Which meant it was over. And he was never wrong.
Man, he could coach. He was not everybody's favorite, not nearly. In a lot of ways, he was as polarizing a figure as the Big Five has ever seen, mostly because he was the coach at Villanova when the school — because of Big East scheduling demands — blackjacked the Big Five into a bastardized, half-round robin format that lasted for almost a decade in the 1990s.
But, man, he could coach. And while it is a hard statement to make without causing all manner of bad feelings in this town, and all sorts of angry debate — and I don't go back to Jack Ramsay and Harry Litwack, so I'll limit myself — but if you were going to go back over the last 40 years and have to choose one Big Five coach to win you one game in a big spot, I'd take Rollie.

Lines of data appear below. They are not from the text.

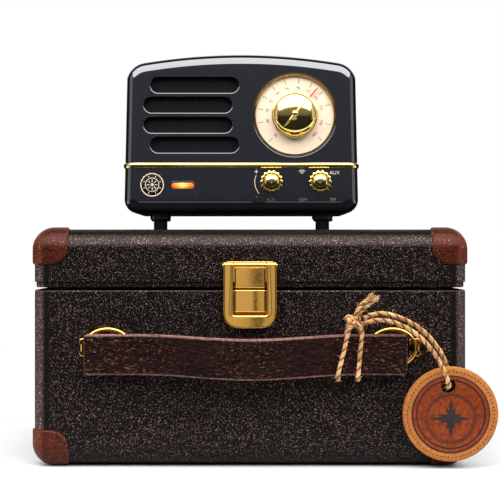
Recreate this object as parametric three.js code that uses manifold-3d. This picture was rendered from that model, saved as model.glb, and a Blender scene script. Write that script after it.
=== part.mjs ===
// A mini metal radio standing on its leather-covered carrying case.
// Millimetres, +Z up, the front faces -Y. The origin is on the floor, under the middle of the whole.
import * as THREE from "three";
import { RoundedBoxGeometry } from "three/addons/geometries/RoundedBoxGeometry.js";
import { mergeVertices } from "three/addons/utils/BufferGeometryUtils.js";
import Module from "manifold-3d";

const wasm = await Module();
wasm.setup();

// ---------- driving dimensions ----------
const GAP = 0.3; // clearance between pieces that touch

// carrying case: x from its middle, y from its front face towards the back, z from the floor
const CASE = {
  width: 157, depth: 100, bottom: 0.8, baseTop: 64, stepBottom: 64.9, lidBottom: 66.7, top: 85.9,
};
const CASE_EDGE_R = 7.3;
const CASE_WALL = 2.6;
const STEP_INSET = 0.6; // the lid's lower strip stands back from its outer face
const CAP = { proud: 0.8, size: 12.8, cornerR: 6.2 };
const FOAM = { floor: 5, wall: 1.2, pocketWidth: 94, pocketDepth: 66 };
const STRAP = { left: -59.3, right: 56, bottom: 33.9, height: 14.6, thick: 2.6, cornerR: 1.4 };
// The strap stands clear of the case, most in the middle.
const STRAP_BOW = { standOff: 4.4, bulge: 6, sag: 1.4, half: 40 };
const RING = { x: 51, z: 43.4, halfWidth: 8.3, halfHeight: 6.6, wireR: 0.75, proud: 2.4 };
const KEEPER_Z = [41.4, 45.4];
const CLASP = {
  width: 19, bottom: 50.4, pinZ: 72.9, pinProud: 2.6, pinR: 0.5, openingHalf: 6, openingBottom: 55,
};
const CLASP_TILE = { upper: [64.6, 74], lower: [56, 64.1], proud: 2.2, plate: 0.7, halfPlate: 8.8 };
const HINGE = { x: 46, width: 16, axisProud: 1.9, axisZ: 64.45, knuckleR: 1.4, leaf: 0.8 };
const TAG = {
  x: 71.6, z: 19.8, r: 17.1, thick: 2.4, holeLeft: 0.9, holeUp: 10.2, holeR: 2.7, proud: 3.6, lean: 3.5,
};
const TWINE_R = 0.9;

// radio: x from its middle, y from its front face towards the back, z from the underside of its body
const RADIO = { x: -3.3, setBack: 24, depth: 52, joint: 45, edge: 4.5, wall: 2.2, footHeight: 6.3 };
const FACE = {
  halfBottom: 44.4, halfTop: 43.4, height: 60.4, shoulder: 57.2, archR: 227, topR: 6.5, bottomR: 5.5,
};
const SLOT = { width: 33.4, height: 6, places: [[-17.6, 48.6], [-20.1, 41.1], [-20.1, 33.5], [-17.6, 26]] };
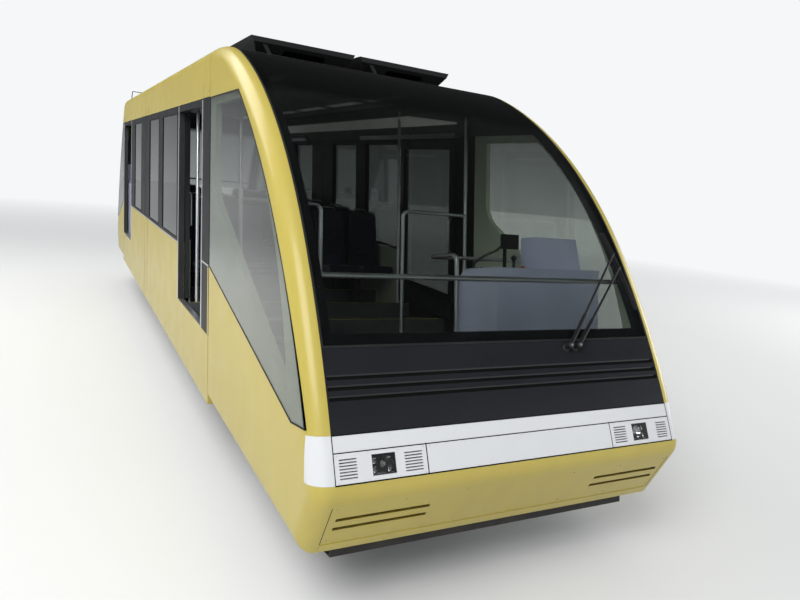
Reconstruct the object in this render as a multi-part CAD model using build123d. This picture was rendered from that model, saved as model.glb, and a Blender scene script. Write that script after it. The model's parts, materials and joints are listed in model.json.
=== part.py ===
from build123d import *
import math
import os

# A funicular railway car for a line of about one in five.
# The body stands upright on a sloping underframe: floor, sills, gutters and roof follow the
# track, while pillars, doors and both noses stay plumb.
# Millimetres. X runs across the car, Y uphill, Z up. The origin lies on the rail line, midway
# between the axles and midway between the rails. Lower means downhill, upper means uphill.
# Heights named ..._UP are measured straight up from the sloping rail line.

# Track and running gear
SLOPE_DEG = 11.06
GAUGE = 1067.0
WHEELBASE = 5600.0
WHEEL_RADIUS = 350.0
AXLE_RADIUS = 65.0
JOURNAL_RADIUS = 50.0
FLANGE_DEPTH = 28.0
FLANGE_WIDTH = 26.0
TREAD_WIDTH = 72.0
DRUM_WIDTH = 190.0
AXLE_BOX_SIZE = 210.0
RIM = 55.0
HUB_RADIUS = 110.0
RAIL_HEAD = 65.0
SPRING_RADIUS = 70.0
BRAKE_FOOT = 20.0
ROPE_PIN_RADIUS = 25.0

# Body envelope
HALF_WIDTH = 1350.0
HALF_LENGTH = 5560.0
WALL = 60.0
BULGE_UP = 886.0
SKIRT_SET_BACK = 270.0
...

Thinking about those tournaments, it is hard not to remember fondly. They were great trips if you were a Philadelphia sportswriter — a bunch of your friends from the other papers traveled, and the NCAA tournament is a great, fun, exciting event.
And you would be there on a Thursday night, in a press room in Syracuse or Providence or Raleigh or somewhere. You'd have a half-eaten sandwich next to your laptop — no, it was a word processor back then — and you could see a beer in your immediate future, and everyone was typing furiously. The whole room had just witnessed another one of those total maestro jobs by Rollie — showing a zone he hadn't shown all season, paralyzing one team; pressing an inept point guard into embarrassing submission on another team — and it would get to the point in the story where you needed a certain stat, and you would ask without looking up in typical press-room-on-deadline fashion:
"What's his record now?"
And somebody in the Philadelphia press corps would instinctively know what you were asking and answer, also without looking up:
"9 and 0."
Or, later, "12 and 0."
Or, at the end, "15 and 1."
Because that was the stat we all quoted. That was Massimino's record in NCAA Tournament games when he had more than one day to prepare: 15-1. Think about that for a second: 15-and-1. Bum Phillips, talking about Bear Bryant, was the one who said, "He could beat your'n with his'n, and then he could turn around and beat his'n with your'n." Bum might never have heard of Rollie. But if he had, he would have recognized something, and smiled.
He was a superior coach. There can be no argument there. He was a big believer in the concept of the Villanova family, highlighted by pasta dinners in his home cooked by his wife, Mary Jane. He was a fierce protector of that family, and a fierce competitor, and it got the best of him at times.
In the very early days of the Big East, there was one of those blood-on-the-moon nights at the Palestra, Villanova vs. Syracuse. The headline event came when Dolph Schayes, the retired NBA Hall of Famer, ran out of the stands and onto the court to confront a referee after one too many whistles went against Dolph's son, Danny, who played for Syracuse. But the more lasting impression was of Massimino, unrelentingly berserk for pretty much 40 minutes, looking as if he were about to have a stroke for about 38 of them. Big East commissioner Dave Gavitt called him up the next day, former coach to current coach, old friend to old friend, and expressed concern for Rollie's health. And after that, Massimino did calm down. Some.
But that edge of his was all a part of the package. It helped make Massimino's teams great and it also rubbed some people the wrong way. But time has sanded some of the harder edges. The decades have supplied the necessary perspective. As the Big East became a behemoth, and as conference play and the NCAA tournament grew in importance, the Big Five was going to be diminished regardless of who the Villanova coach was. Whatever you thought about the how the details went down, in the end, that is just the overriding truth.